Wednesday, December 14, 2016

Books: Bridges Across Generations

Grandparents and other older family members can have a huge impact on young children, and help form memories that will last a lifetime. Reading together is just one way for them to become a presence in their grandchildren’s lives. Telling stories and sharing childhood memories is another.

With the holidays upon us, you may find yourself with somewhat rare opportunities to visit with extended family, especially grandparents and possibly even great-grandparents. If your children are fortunate enough to see these family members regularly, they’re probably already comfortable with reading together and chatting about their lives. If those visits are less frequent, however, there may be a necessary warming-up period before any interaction can take place. As a grandmother myself, I know how hard it can be to wait for our grandson to welcome us into his world, but patience really is a virtue, especially in this situation, and the reward is truly magical.

If you don’t live close by, video chatting is a fun way to engage more directly than a telephone call allows. You can suggest to grandparents that they give the gift of books, or a gift card to a favorite bookstore so children can choose their own reading material. Magazine subscriptions are a wonderful way to connect through a mutual interest in animals, games, or cooking. For older children, Grandma and Grandpa can offer to read the same book they’re reading so it can be discussed together. And revisiting some of their old favorites can offer a whole new appreciation for the writers and their stories, while sharing tried and true classics with a new generation of readers.

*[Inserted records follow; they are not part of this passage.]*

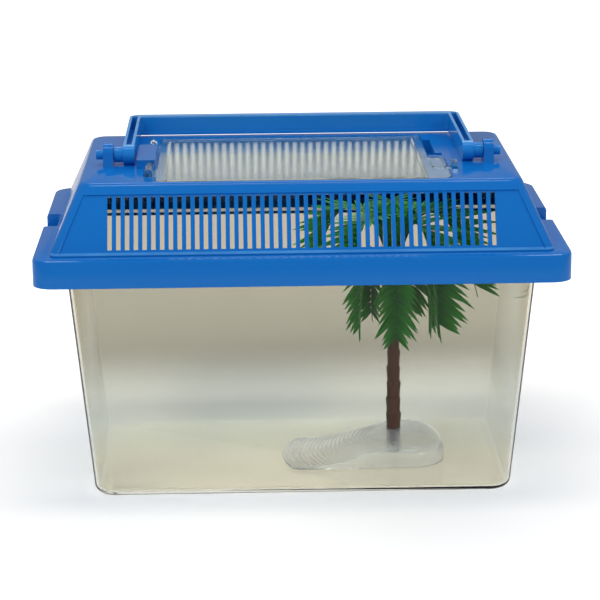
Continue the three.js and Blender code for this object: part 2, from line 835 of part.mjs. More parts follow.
// Flat outline of a frond: a midrib with pointed leaflets swept towards the tip
function frondOutline(length) {
  const stem = length * frondStemShare;
  const leaflets = Math.floor((length - stem) / leafletPitch);
  const side = [[0, ribHalfWidth]];
  for (let leaflet = 0; leaflet < leaflets; leaflet += 1) {
    const place = (leaflet / (leaflets - 1)) * (leafletSizeShares.length - 1);
    const before = Math.min(Math.floor(place), leafletSizeShares.length - 2);
    const [less, more] = leafletSizeShares.slice(before, before + 2);
    const reach = leafletReach * THREE.MathUtils.lerp(less, more, place - before);
    const root = stem + leaflet * leafletPitch;
    side.push([root, ribHalfWidth]);
    const lean = leafletPitch * leafletLeanShare;
    side.push([root + reach * leafletSweepShare + lean, ribHalfWidth + reach]);
    side.push([root + leafletPitch * leafletBladeShare, ribHalfWidth]);
  }
  side.push([length, ribHalfWidth / 2]);
  const right = side.map(([along, out]) => new THREE.Vector2(along, -out));
  const left = side.map(([along, out]) => new THREE.Vector2(along, out)).reverse();
  return new THREE.Shape([...right, ...left]);
}

// A frond bent along its midrib and folded down to both sides
function frondSolid(run, azimuth) {
  const length = run.getLength();
  const geometry = new THREE.ExtrudeGeometry(frondOutline(length), {
    depth: frondThickness, bevelEnabled: false, steps: 1,
  });
  const place = geometry.attributes.position;
  for (let i = 0; i < place.count; i += 1) {
    const along = place.getX(i);
    const out = place.getY(i);
    const share = THREE.MathUtils.clamp(along / length, 0, 1);
    const rib = run.getPointAt(share);
    const tangent = run.getTangentAt(share);
    const past = along - share * length;
    const lift = place.getZ(i) - leafletFoldShare * Math.abs(out);
    place.setXYZ(i, rib.x + tangent.x * past - tangent.y * lift, out,
      rib.y + tangent.y * past + tangent.x * lift);
  }
  geometry.rotateZ(azimuth);
  geometry.translate(palmPlace, palmBack, 0);
  return toSolid(geometry);
}

function whorlSolid(spec) {
  const fronds = spec.tips.map((tip, i) => {
    const points = [[frondRootShare * collarRadius, 0], ...spec.run, tip].map(([out, up], k) => {
      const reach = k === 0 ? out : out * spec.reach;
      return new THREE.Vector2(reach, spec.collar + collarHeight / 2 + up * spec.rise);
    });
    const azimuth = THREE.MathUtils.degToRad(spec.turn + (i * 360) / spec.count);
    return frondSolid(new THREE.CubicBezierCurve(...points), azimuth);
  });
  const collar = rodUp(collarRadius, spec.collar, spec.collar + collarHeight,
    palmPlace, palmBack, collarSides);
  const hole = rodUp(spindleRadius + bearingGap, spec.collar - overrun,
    spec.collar + collarHeight + overrun, palmPlace, palmBack, collarSides);
  return joined([collar, ...fronds]).subtract(hole);
}

function upperWhorl() {
  return whorlSolid({
    count: upperFronds, reach: upperReach, rise: upperRise, run: upperRunShares,
    tips: upperTipShares, turn: upperTurn, collar: upperCollar,
  });
}

function lowerWhorl() {
  return whorlSolid({
    count: lowerFronds, reach: lowerReach, rise: lowerDrop, run: lowerRunShares,
    tips: lowerTipShares, turn: lowerTurn, collar: lowerCollar,
  });
}

// The object: basin with the island and palm in it, and the lid with its handle and door
const group = new THREE.Group();
const lid = new THREE.Group();
const palm = new THREE.Group();
const island = new THREE.Group();
lid.add(finished('lid_shell', lidSolid(), bluePlastic()));
lid.add(finished('feeding_door', doorSolid(), clearPlastic()));
lid.add(finished('carry_handle', handleSolid(), bluePlastic()));
palm.add(finished('palm_trunk', trunkSolid(), trunkPlastic()));
palm.add(finished('lower_frond_whorl', lowerWhorl(), leafPlastic()));
palm.add(finished('upper_frond_whorl', upperWhorl(), leafPlastic()));
palm.add(finished('crown_spike', spikeSolid(), trunkPlastic()));
island.add(finished('island_ramp', islandSolid(), clearPlastic()));
island.add(palm);
group.add(finished('tank_basin', basinSolid(), clearPlastic()));
group.add(island);
group.add(lid);

export default group;
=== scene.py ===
import math
import random

import bmesh
import bpy
from mathutils import Matrix, Vector


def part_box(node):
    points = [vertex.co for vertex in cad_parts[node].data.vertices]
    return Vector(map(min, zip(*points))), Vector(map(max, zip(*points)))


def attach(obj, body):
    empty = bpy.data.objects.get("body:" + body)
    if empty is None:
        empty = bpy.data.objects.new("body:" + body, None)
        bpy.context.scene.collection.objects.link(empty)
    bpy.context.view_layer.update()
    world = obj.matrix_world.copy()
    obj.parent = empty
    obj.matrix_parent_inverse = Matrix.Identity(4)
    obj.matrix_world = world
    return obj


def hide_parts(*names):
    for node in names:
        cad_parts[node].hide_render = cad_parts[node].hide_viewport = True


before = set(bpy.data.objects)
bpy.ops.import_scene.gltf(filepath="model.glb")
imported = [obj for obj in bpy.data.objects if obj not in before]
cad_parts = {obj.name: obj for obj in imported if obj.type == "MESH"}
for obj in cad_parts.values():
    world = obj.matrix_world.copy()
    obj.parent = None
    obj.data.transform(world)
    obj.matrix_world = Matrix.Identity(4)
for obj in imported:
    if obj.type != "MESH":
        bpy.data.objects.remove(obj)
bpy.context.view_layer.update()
mm = 0.001
weld = 0.002 * mm  # corners of a mesh closer than this become one
print("frame loaded")


# a solid's lowest and highest corner in the frame, in millimetres
def boxOf(node):
    return [[round(value / mm, 3) for value in corner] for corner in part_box(node)]


# small helpers for node trees
def newMaterial(name):
    material = bpy.data.materials.new(name)
    material.use_nodes = True
    tree = material.node_tree
    tree.nodes.clear()
    output = tree.nodes.new("ShaderNodeOutputMaterial")
    return material, tree, output


def addNode(tree, kind, values=None, **settings):
    node = tree.nodes.new(kind)
    for key, value in settings.items():
        setattr(node, key, value)
    for socket, value in (values or {}).items():
        node.inputs[socket].default_value = value
    return node


def link(tree, fromNode, fromSocket, toNode, toSocket):
    tree.links.new(fromNode.outputs[fromSocket], toNode.inputs[toSocket])


def addNoise(tree, source, socket, scale, detail, roughness):
    values = {"Scale": scale, "Detail": detail, "Roughness": roughness}
    noise = addNode(tree, "ShaderNodeTexNoise", values)
    link(tree, source, socket, noise, "Vector")
    return noise


def addRange(tree, source, socket, fromSpan=(0.0, 1.0), toSpan=(0.0, 1.0), curve="LINEAR"):
    values = {"From Min": fromSpan[0], "From Max": fromSpan[1], "To Min": toSpan[0], "To Max": toSpan[1]}
    span = addNode(tree, "ShaderNodeMapRange", values, interpolation_type=curve)
    link(tree, source, socket, span, 0)
    return span


def addProduct(tree, first, firstSocket, second, secondSocket):
    product = addNode(tree, "ShaderNodeMath", operation="MULTIPLY", use_clamp=True)
    link(tree, first, firstSocket, product, 0)
    link(tree, second, secondSocket, product, 1)
    return product


def mixColours(tree, share, first, second, socket=0):
    mix = addNode(tree, "ShaderNodeMix", data_type="RGBA")
    link(tree, share, socket, mix, "Factor")
    for side, colour in (("A", first), ("B", second)):
        if isinstance(colour, tuple):
            mix.inputs[side].default_value = colour
        else:
            link(tree, colour, "Result", mix, side)
    return mix


def addBump(tree, source, socket, strength, distance):
    bump = addNode(tree, "ShaderNodeBump", {"Strength": strength, "Distance": distance})
    link(tree, source, socket, bump, "Height")
    return bump


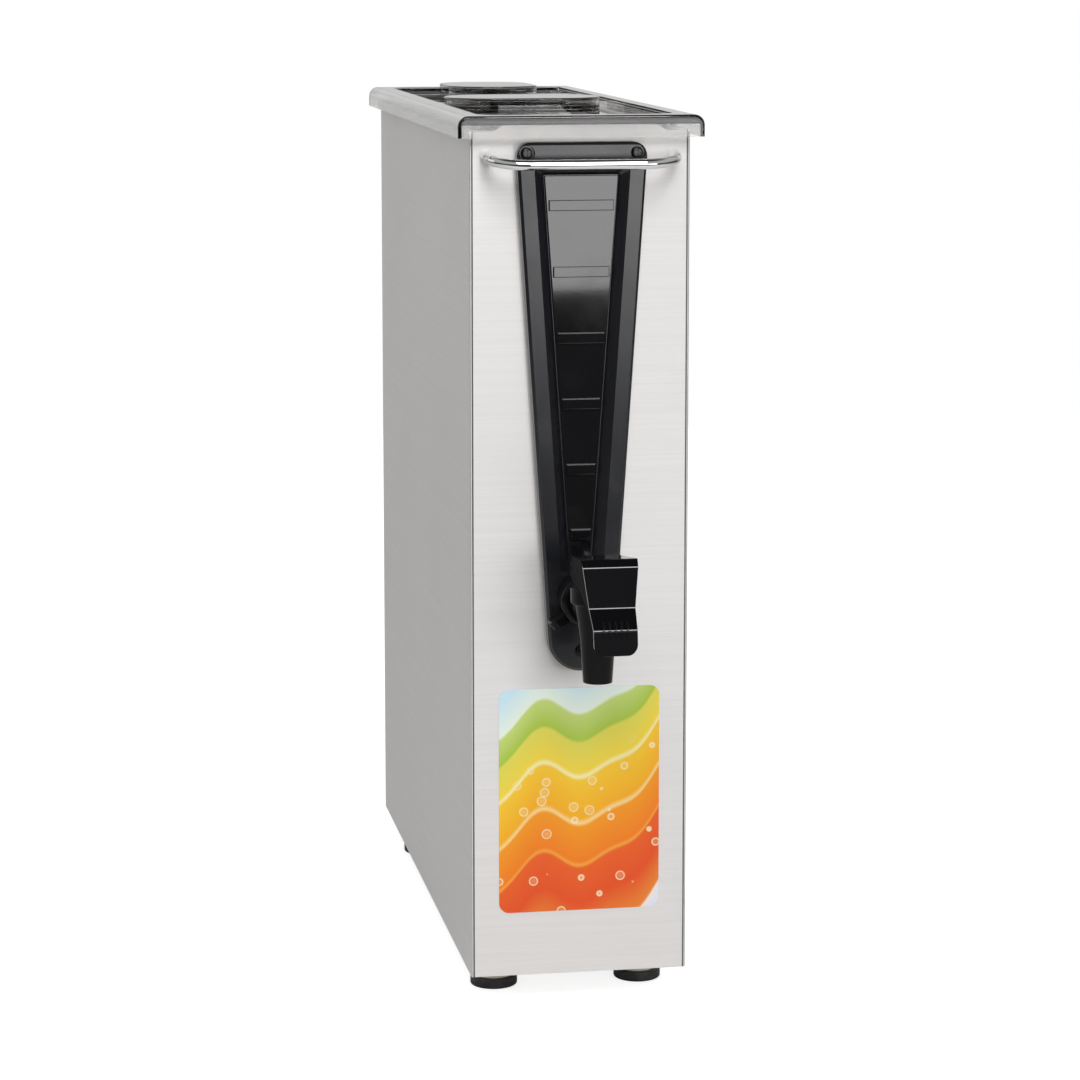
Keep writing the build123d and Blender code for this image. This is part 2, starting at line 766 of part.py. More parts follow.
def bonnet():
    """Cap on the faucet body with a plug, a hub and two ears for the lever's pin."""
    cap = rod_z(body_collar_radius, body_top_z, bonnet_flange_top_z, 0, stem_y)
    cap = fillet(cap.edges().filter_by(GeomType.CIRCLE).sort_by(Axis.Z)[-1], bonnet_edge_round)
    cap += rod_z(chamber_radius - thread_gap, bonnet_plug_z, body_top_z, 0, stem_y)
    cap += rod_z(bonnet_hub_radius, bonnet_flange_top_z, bonnet_top_z, 0, stem_y)
    foot_z = bonnet_flange_top_z + ear_foot_radius
    circles = [
        Pos(pivot_y, pivot_z) * Circle(ear_radius),
        Pos(stem_y + ear_foot_behind_stem, foot_z) * Circle(ear_foot_radius),
        Pos(stem_y + bonnet_hub_radius - ear_foot_radius, foot_z) * Circle(ear_foot_radius),
    ]
    outline = make_hull([circle.edge() for circle in circles])
    for side_x in (ear_inner_side, -ear_outer_side):
        ear_plane = Plane(origin=(side_x, 0, 0), x_dir=(0, 1, 0), z_dir=(1, 0, 0))
        cap += extrude(ear_plane * outline, ear_outer_side - ear_inner_side)
    cap -= rod_z(stem_radius + thread_gap, bonnet_plug_z, bonnet_top_z, 0, stem_y)
    return cap - rod_x(pin_radius, -ear_outer_side, ear_outer_side, pivot_y, pivot_z)


def valve_stem():
    """Stem with a flat head that the lever's fingers lift."""
    socket_z = cup_top_z - cup_socket_depth
    head_top_z = head_low_z + stem_head_thickness
    stem = rod_z(stem_radius, socket_z, head_low_z - stem_neck_length, 0, stem_y)
    stem += rod_z(stem_neck_radius, socket_z, head_low_z, 0, stem_y)
    head = rod_z(stem_head_radius, head_low_z, head_top_z, 0, stem_y)
    return stem + fillet(head.edges().filter_by(GeomType.CIRCLE), stem_head_edge)


def seat_cup():
    """Soft cup on the stem's end that closes the spout."""
    cup = rod_z(cup_radius, cup_low_z, cup_low_z + cup_rim_height, 0, stem_y)
    cup += rod_z(cup_boss_radius, cup_low_z, cup_top_z, 0, stem_y)
    return cup - rod_z(stem_radius, cup_top_z - cup_socket_depth, cup_top_z, 0, stem_y)


def valve_spring():
    """Coil spring between the cup and the bonnet's plug."""
    low_z = cup_top_z + spring_end_gap + spring_wire_radius
    high_z = bonnet_plug_z - spring_end_gap - spring_wire_radius
    height = high_z - low_z
    coil = Helix(pitch=height / spring_turns, height=height, radius=spring_radius)
    section = Plane(origin=coil @ 0, z_dir=coil % 0) * Circle(spring_wire_radius)
    return Pos(0, stem_y, low_z) * sweep(section, path=coil, is_frenet=True)


def pin_half_length():
    """Half length of the pivot pin, just inside the lever's sides."""
    return lever_rear_half_width - pin_end_inset


def pivot_pin():
    """Pin through the bonnet's ears and the lever's sides."""
    return rod_x(pin_radius, -pin_half_length(), pin_half_length(), pivot_y, pivot_z)


def lever_front_face(inset):
    """Front outline of the lever, drawn in by an inset: wide hood, narrower flap, round tip."""
    top_z = pivot_z + hood_front_top[1]
    kink_z = pivot_z + flap_outer_top[1]
    flap_z = pivot_z + flap_outer_low[1]
    tip_z = pivot_z + flap_tip_inner[1]
    half_points = [
        (lever_flap_half_width - inset, tip_z),
        (lever_flap_half_width - inset, flap_z),
        (lever_kink_half_width - inset, kink_z),
        (lever_front_half_width - inset, top_z),
    ]
    mirrored = [(-x, z) for x, z in reversed(half_points)]
    outline = make_face(Polyline(half_points + mirrored, close=True))
    return fillet(outline.vertices().group_by(Axis.Y)[0], lever_tip_round - inset)


def lever_plan_face(inset):
    """Plan outline of the lever, drawn in by an inset: it widens from the pivot to the front."""
    rear_y = pivot_y + lever_pad_radius
    front_y = pivot_y - hood_front_top[0]
    half_points = [
        (lever_rear_half_width - inset, rear_y),
        (lever_rear_half_width - inset, pivot_y),
        (lever_front_half_width - inset, front_y),
        (lever_front_half_width - inset, lever_front_y),
    ]
    mirrored = [(-x, y) for x, y in reversed(half_points)]
    return make_face(Polyline(half_points + mirrored, close=True))


def lever_core(side_outline, inset):
    """Solid where the lever's side, front and plan outlines meet."""
    low_z = pivot_z + flap_tip_inner[1]
    high_z = pivot_z + hood_front_top[1]
    core = extrude(side_outline, lever_front_half_width, both=True)
    core &= extrude(front_plane(pivot_y + lever_pad_radius) * lever_front_face(inset), lever_span_y())
    return core & extrude(Pos(0, 0, low_z) * lever_plan_face(inset), high_z - low_z)


def lever_span_y():
    """Length of the lever from its rear pad to its tip."""
    return lever_pad_radius + flap_tip_outer[0]


def lever_points(offsets):
    """Points in the YZ plane from (distance in front, rise) pairs about the pivot."""
    return [(pivot_y - ahead, pivot_z + rise) for ahead, rise in offsets]


def faucet_lever():
    """Hood over the bonnet with a flared flap to lift, and two fingers under the stem's head."""
    outline = side_face(
        lever_points(
            [
                hood_rear_low,
                hood_side_low,
                flap_inner_top,
                flap_inner_low,
                flap_tip_inner,
                flap_tip_outer,
                flap_outer_low,
                flap_outer_top,
                hood_front_low,
                hood_front_top,
                hood_rear_top,
            ]
        )
    )
    outline = fillet(outline.vertices().group_by(Axis.Z)[0], lever_edge)
    above_tip = pivot_z + flap_inner_low[1]
    bends = [corner for corner in outline.vertices() if corner.Z > above_tip - lever_edge]
    outline = fillet(bends, lever_bend)
    pad = Plane(origin=(0, pivot_y, pivot_z), x_dir=(0, 1, 0), z_dir=(1, 0, 0)) * Circle(lever_pad_radius)
    lever = lever_core(outline + pad, 0)
    hollow = side_face(
        lever_points(
            [
                (-2 * lever_pad_radius, flap_tip_inner[1]),
                (flap_inner_top[0] - lever_wall, flap_tip_inner[1]),
                flap_inner_top,
                (hood_front_low[0] - lever_wall, hood_front_low[1] - lever_wall),
                (hood_front_top[0] - lever_wall, hood_front_top[1] - lever_wall),
                (hood_rear_top[0], hood_rear_top[1] - lever_wall),
                (-2 * lever_pad_radius, hood_rear_top[1] - lever_wall),
            ]
        )
    )
    lever -= lever_core(hollow, lever_wall)
    finger_in = stem_neck_radius + finger_neck_gap
    finger_out = lever_rear_half_width - lever_wall / 2
    for x_low, x_high in ((finger_in, finger_out), (-finger_out, -finger_in)):
        lever += rod_x(finger_radius, x_low, x_high, stem_y, pivot_z)
    return lever - rod_x(pin_radius + running_gap, -casing_half, casing_half, pivot_y, pivot_z)


def cover_opening(width, length, start):
    """Half width, front and rear of the opening under a cover, inside its collar."""
    inset = cover_wall + cover_fit_gap + collar_wall
    return width / 2 - inset, start + inset, start + length - inset


def cover_sizes():
    """Width, length, front, height and corner radius of each cover."""
    front = (front_cover_width, front_cover_length, front_cover_start, front_cover_height, front_cover_corner)
    rear = (rear_cover_width, rear_cover_length, rear_cover_start, rear_cover_height, rear_cover_corner)
    return front, rear


def lid_shell(inset, top_z, low_z):
    """Long block of the lid with rounded top sides, drawn in by an inset."""
    half = lid_half_width - inset
    block_height = top_z - low_z
    outline = make_face(Polyline([(-half, low_z), (half, low_z), (half, top_z), (-half, top_z)], close=True))
    outline = fillet(outline.vertices().group_by(Axis.Y)[-1], min(lid_side_round - inset, block_height / 2))
    return extrude(front_plane(lid_rear_y - inset) * outline, lid_rear_y - lid_front_y - 2 * inset)


def lid():
    """Clear lid: skirt, raised rim, sunken pan with two collared openings, and a locating lip."""
    shell = lid_shell(0, lid_top_z, lid_skirt_low_z)
    end_faces = [shell.faces().sort_by(Axis.Y)[0], shell.faces().sort_by(Axis.Y)[-1]]
    end_edges = [edge for face in end_faces for edge in face.edges() if edge.center().Z > lid_skirt_low_z]
    shell = fillet(end_edges, lid_end_round)
    shell -= lid_shell(lid_wall, lid_top_z - lid_wall, lid_skirt_low_z)
    pan_half = lid_pan_half_width
    pan_front = lid_front_y + lid_rim_width
    pan_rear = lid_rear_y - lid_rim_width
    rest_z = flange_top_z + seat_gap
    tray = rounded_block(
        pan_half + lid_wall, pan_front - lid_wall, pan_rear + lid_wall, rest_z, lid_top_z, lid_pan_corner + lid_wall
    )
    solid = shell + tray
    solid -= rounded_block(pan_half, pan_front, pan_rear, lid_pan_top_z, lid_top_z, lid_pan_corner)
    solid -= rounded_block(pan_half, pan_front, pan_rear, rest_z, lid_pan_low_z, lid_pan_corner)
    solid += locating_lip()
    for width, length, start, height, corner in cover_sizes():
        half, y_low, y_high = cover_opening(width, length, start)
        radius = corner - cover_wall - cover_fit_gap
        collar_top = lid_pan_top_z + collar_height
        solid += rounded_block(
            half + collar_wall, y_low - collar_wall, y_high + collar_wall, lid_pan_low_z, collar_top, radius
        )
        solid -= rounded_block(half, y_low, y_high, lid_pan_low_z, collar_top, radius - collar_wall)
    for side in (-1, 1):
        y_mid = lid_rear_y - lid_rim_width - pan_recess_from_rear + pan_recess_length / 2
        recess = Pos(side * pan_recess_side, y_mid, lid_pan_top_z) * SlotOverall(
            pan_recess_length, pan_recess_width, rotation=90
        )
        solid -= extrude(recess, -pan_recess_depth)
    return solid


def locating_lip():
    """Rib under the pan that drops just inside the tank's walls."""
    half = tank_inner_half - lid_lip_gap
    y_low = tank_front_inset + lid_lip_gap
    y_high = tank_rear_y - lid_lip_gap
    radius = tank_corner_radius
    low_z = flange_top_z - lid_lip_depth
    lip = rounded_block(half, y_low, y_high, low_z, lid_pan_low_z, radius)
    inner = lid_lip_thickness
    return lip - rounded_block(half - inner, y_low + inner, y_high - inner, low_z, lid_pan_low_z, radius - inner)


def cover(width, length, start, height, corner):
    """Clear cap over a collared opening."""
    low_z = lid_pan_top_z + seat_gap
    top_z = low_z + height
    cap = rounded_block(width / 2, start, start + length, low_z, top_z, corner)
    cap = fillet(cap.faces().sort_by(Axis.Z)[-1].edges(), cover_edge)
    inner_half = width / 2 - cover_wall
    y_low = start + cover_wall
    y_high = start + length - cover_wall
    return cap - rounded_block(inner_half, y_low, y_high, low_z, top_z - cover_wall, corner - cover_wall)


front_cover_size, rear_cover_size = cover_sizes()
nodes = {
    "left_side_panel": side_panel(-1),
    "right_side_panel": side_panel(1),
    "front_panel": front_panel(),
    "rear_panel": rear_panel(),
    "rear_panel_screws": rear_panel_screws(),
    "base_pan": base_pan(),
    "foot_pads": foot_pads(),
    "foot_collars": foot_collars(),
    "foot_screws": foot_screws(),
    "foot_nuts": foot_nuts(),
    "reservoir": reservoir(),
    "outlet_spud": outlet_spud(),
    "spud_gasket": spud_gasket(),
    "spud_nut": spud_nut(),
    "front_trim": front_trim(),
    "level_panel": level_panel(),
    "trim_screws": trim_screws(),
    "trim_nuts": trim_nuts(),
    "label_plate": label_plate(),
    "handle_bar": handle_bar(),
    "handle_bar_washers": bar_washers(),
    "handle_bar_nuts": bar_nuts(),
    "faucet_gasket": faucet_gasket(),
    "faucet_wing_nut": wing_nut(),
    "faucet_body": faucet_body(),
    "faucet_bonnet": bonnet(),
    "valve_stem": valve_stem(),
    "seat_cup": seat_cup(),
    "valve_spring": valve_spring(),
    "pivot_pin": pivot_pin(),
    "faucet_lever": faucet_lever(),
    "lid": lid(),
    "front_cover": cover(*front_cover_size),
    "rear_cover": cover(*rear_cover_size),
}

os.makedirs("parts", exist_ok=True)
for name, shape in nodes.items():
    export_step(Pos(0, shift_y, 0) * shape, f"parts/{name}.step")
print(f"{len(nodes)} pieces, moved {shift_y:.3f} along Y")
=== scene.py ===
# %% [markdown]
# # A narrow iced tea dispenser, dressed on its CAD frame
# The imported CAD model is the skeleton: every sheet, screw and valve part is already there, in
# metres, and it moves with its joints. This script adds the looks: the camera, a plain studio,
# a finish for every piece, and a row of grip ridges on the lever. Each cell below takes one step
# and says why it is done that way.

# %% Load the frame
import bpy
import bmesh
import math
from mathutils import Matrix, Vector


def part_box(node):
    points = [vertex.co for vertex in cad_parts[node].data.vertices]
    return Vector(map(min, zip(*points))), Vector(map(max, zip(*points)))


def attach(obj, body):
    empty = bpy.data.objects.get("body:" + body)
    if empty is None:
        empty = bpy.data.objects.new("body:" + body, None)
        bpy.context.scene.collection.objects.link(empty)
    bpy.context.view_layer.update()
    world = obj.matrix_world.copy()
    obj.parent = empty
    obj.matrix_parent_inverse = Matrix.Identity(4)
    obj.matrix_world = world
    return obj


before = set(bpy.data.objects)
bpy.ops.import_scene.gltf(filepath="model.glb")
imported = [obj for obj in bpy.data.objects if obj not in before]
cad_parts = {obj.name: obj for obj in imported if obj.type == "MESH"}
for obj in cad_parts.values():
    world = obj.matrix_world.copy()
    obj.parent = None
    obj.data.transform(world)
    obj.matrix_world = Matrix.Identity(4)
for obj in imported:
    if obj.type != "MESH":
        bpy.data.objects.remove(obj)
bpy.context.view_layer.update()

# %% [markdown]
# ## Camera
# The picture was taken with a long lens from the left of the front and from a little above, so
# the uprights stay almost parallel. A camera object needs a place, a turn and a lens. The lens
# is 112.7 mm on a 36 mm sensor, the heading is 9.7 degrees to the right and 8.1 degrees down,
# and a small downward shift of the view lifts the object in the picture, as the falling front
# of a view camera does.

# %% Camera
camera_place = (-0.3447, -2.0360, 0.6101)
camera_down = 0.1413
camera_right = 0.1696
camera_data = bpy.data.cameras.new("picture_camera")
camera_data.lens = 112.7
camera_data.sensor_width = 36.0
camera_data.shift_x = -0.002
camera_data.shift_y = -0.1
camera = bpy.data.objects.new("picture_camera", camera_data)
camera.location = camera_place
camera.rotation_euler = (math.pi / 2 - camera_down, 0.0, -camera_right)
bpy.context.scene.collection.objects.link(camera)
bpy.context.scene.camera = camera
bpy.context.scene.view_settings.view_transform = "Standard"
print("camera", camera.name, "lens", camera_data.lens)

# %% [markdown]
# ## Floor
# The product stands on a sheet of white paper. A white floor could be had by flooding it with
# light, but that would burn out the steel too. Instead the paper is plain pale grey, and its
# material adds a glow for rays that come from the camera or through clear plastic, and a very
# faint one for mirrored rays. The soft shadow under the feet stays, because the glow is added
# to the lit paper and doesn't replace it. The sheet ends a metre in front, as on a table, so
# that the black level panel mirrors the dark room beyond it.

# %% Floor
def principled(material):
    """The material's own Principled BSDF node."""
    return material.node_tree.nodes["Principled BSDF"]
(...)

If you’d benefit from gift suggestions, the library has a list of recommended books to give this season, our librarians’ choices of some of the best we’ve seen and read this year. 

Lastly, as your child grows older, he or she will remember more and more about these interactions with other family members and treasure them in the future. Try writing down your child’s impressions and memories so they can be shared with those involved. Record your child talking about what they did together and send the message to them. The bonds formed now will nurture relationships and expand their knowledge of and respect for each other in the coming years.

Guest post by Bridget W.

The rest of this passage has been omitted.